**Given data**

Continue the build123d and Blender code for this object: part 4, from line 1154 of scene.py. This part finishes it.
---
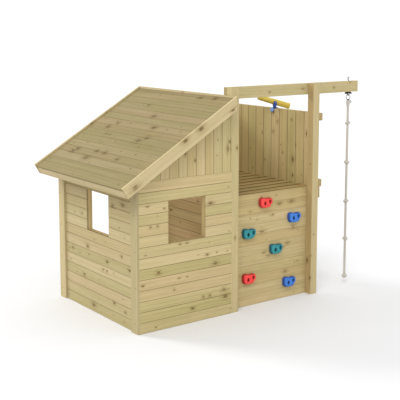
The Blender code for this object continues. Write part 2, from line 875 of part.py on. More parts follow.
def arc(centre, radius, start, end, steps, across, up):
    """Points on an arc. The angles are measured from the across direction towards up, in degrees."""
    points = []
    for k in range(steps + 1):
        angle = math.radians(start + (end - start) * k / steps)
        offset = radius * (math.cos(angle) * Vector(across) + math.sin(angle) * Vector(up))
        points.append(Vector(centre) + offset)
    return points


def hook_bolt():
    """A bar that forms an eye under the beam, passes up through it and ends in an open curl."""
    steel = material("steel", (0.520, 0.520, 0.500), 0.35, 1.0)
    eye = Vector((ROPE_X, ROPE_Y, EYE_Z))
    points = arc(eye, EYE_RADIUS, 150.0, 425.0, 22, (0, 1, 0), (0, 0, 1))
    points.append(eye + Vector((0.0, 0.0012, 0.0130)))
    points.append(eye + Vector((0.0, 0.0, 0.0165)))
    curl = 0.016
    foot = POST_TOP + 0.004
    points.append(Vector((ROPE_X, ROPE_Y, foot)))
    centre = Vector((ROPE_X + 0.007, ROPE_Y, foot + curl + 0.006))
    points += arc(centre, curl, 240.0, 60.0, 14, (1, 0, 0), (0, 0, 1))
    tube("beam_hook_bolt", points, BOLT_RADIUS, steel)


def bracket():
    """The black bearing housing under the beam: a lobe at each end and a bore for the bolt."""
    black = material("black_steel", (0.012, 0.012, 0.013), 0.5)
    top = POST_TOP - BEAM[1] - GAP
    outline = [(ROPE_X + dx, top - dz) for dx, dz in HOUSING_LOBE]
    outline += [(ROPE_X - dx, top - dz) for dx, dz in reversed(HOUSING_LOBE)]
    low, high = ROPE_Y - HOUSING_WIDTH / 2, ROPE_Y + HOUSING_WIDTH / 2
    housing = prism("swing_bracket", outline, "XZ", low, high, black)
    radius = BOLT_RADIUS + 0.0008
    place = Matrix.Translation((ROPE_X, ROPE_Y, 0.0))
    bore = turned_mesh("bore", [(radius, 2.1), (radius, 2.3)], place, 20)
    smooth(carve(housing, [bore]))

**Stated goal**
Set down exactly the lines from the line that contains "The Blender code" to the line that contains "points, BOLT_RADIUS, steel)", both lines included, and nothing more.

**Result of this task**
The Blender code for this object continues. Write part 2, from line 875 of part.py on. More parts follow.
def arc(centre, radius, start, end, steps, across, up):
    """Points on an arc. The angles are measured from the across direction towards up, in degrees."""
    points = []
    for k in range(steps + 1):
        angle = math.radians(start + (end - start) * k / steps)
        offset = radius * (math.cos(angle) * Vector(across) + math.sin(angle) * Vector(up))
        points.append(Vector(centre) + offset)
    return points


def hook_bolt():
    """A bar that forms an eye under the beam, passes up through it and ends in an open curl."""
    steel = material("steel", (0.520, 0.520, 0.500), 0.35, 1.0)
    eye = Vector((ROPE_X, ROPE_Y, EYE_Z))
    points = arc(eye, EYE_RADIUS, 150.0, 425.0, 22, (0, 1, 0), (0, 0, 1))
    points.append(eye + Vector((0.0, 0.0012, 0.0130)))
    points.append(eye + Vector((0.0, 0.0, 0.0165)))
    curl = 0.016
    foot = POST_TOP + 0.004
    points.append(Vector((ROPE_X, ROPE_Y, foot)))
    centre = Vector((ROPE_X + 0.007, ROPE_Y, foot + curl + 0.006))
    points += arc(centre, curl, 240.0, 60.0, 14, (1, 0, 0), (0, 0, 1))
    tube("beam_hook_bolt", points, BOLT_RADIUS, steel)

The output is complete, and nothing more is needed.